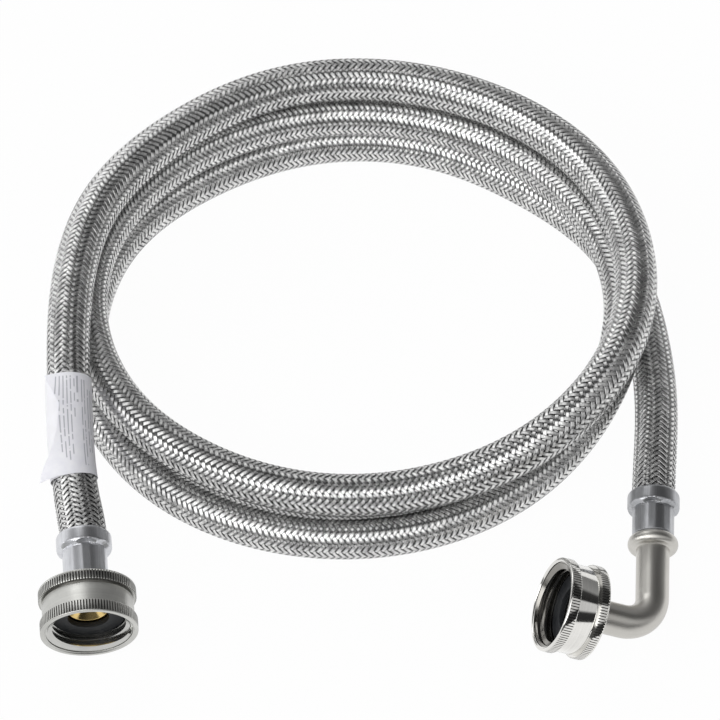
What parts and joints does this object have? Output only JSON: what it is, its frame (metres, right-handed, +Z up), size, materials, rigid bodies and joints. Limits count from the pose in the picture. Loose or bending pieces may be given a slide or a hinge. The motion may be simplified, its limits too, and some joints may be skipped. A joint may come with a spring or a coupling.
{
  "type": "washing machine fill hose",
  "caption": "Braided steel washing machine fill hose in a loose coil, one straight and one elbow end, each with a knurled swivel nut.",
  "frame": {"origin": "on the floor that the hose lies on, under the middle of the box round the two metal end fittings", "axes": "+Z up, +X from the straight fitting towards the elbow fitting, +Y from the fittings towards the coil"},
  "size_m": [0.2141, 0.2289, 0.0445],
  "materials": {
    "braid": "bright woven wire",
    "liner": "matt",
    "nut": "satin plating with knurled rings",
    "ferrule": "satin, crimped",
    "elbow": "bright nickel",
    "insert": "machined",
    "seal": "matt",
    "label": "printed paper with plain grey bars"
  },
  "bodies": {
    "hose": {"hose_braid": "braid", "hose_liner": "liner", "hose_label": "label", "straight_insert": "insert", "straight_ferrule": "ferrule", "straight_washer": "seal", "elbow_tube": "elbow", "elbow_ferrule": "ferrule", "elbow_washer": "seal"},
    "straight_swivel": {"straight_nut": "nut"},
    "elbow_swivel": {"elbow_nut": "nut"}
  },
  "joints": [
    {"name": "straight_nut_spin", "type": "hinge", "parent": "hose", "child": "straight_swivel", "pos_m": [-0.09027, -0.01845, 0.01684], "axis": [-0.0756, 0.9933, 0.0872], "continuous": true},
    {"name": "elbow_nut_spin", "type": "hinge", "parent": "hose", "child": "elbow_swivel", "pos_m": [0.06969, -0.01766, 0.0181], "axis": [0.912, 0.0005, -0.4102], "continuous": true}
  ]
}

□ □ □ □ □

(Task directions)
Filter the listing above by the word "bodies"; copy each line that passes.

(Full solution)
What parts and joints does this object have? Output only JSON: what it is, its frame (metres, right-handed, +Z up), size, materials, rigid bodies and joints. Limits count from the pose in the picture. Loose or bending pieces may be given a slide or a hinge. The motion may be simplified, its limits too, and some joints may be skipped. A joint may come with a spring or a coupling.
  "bodies": {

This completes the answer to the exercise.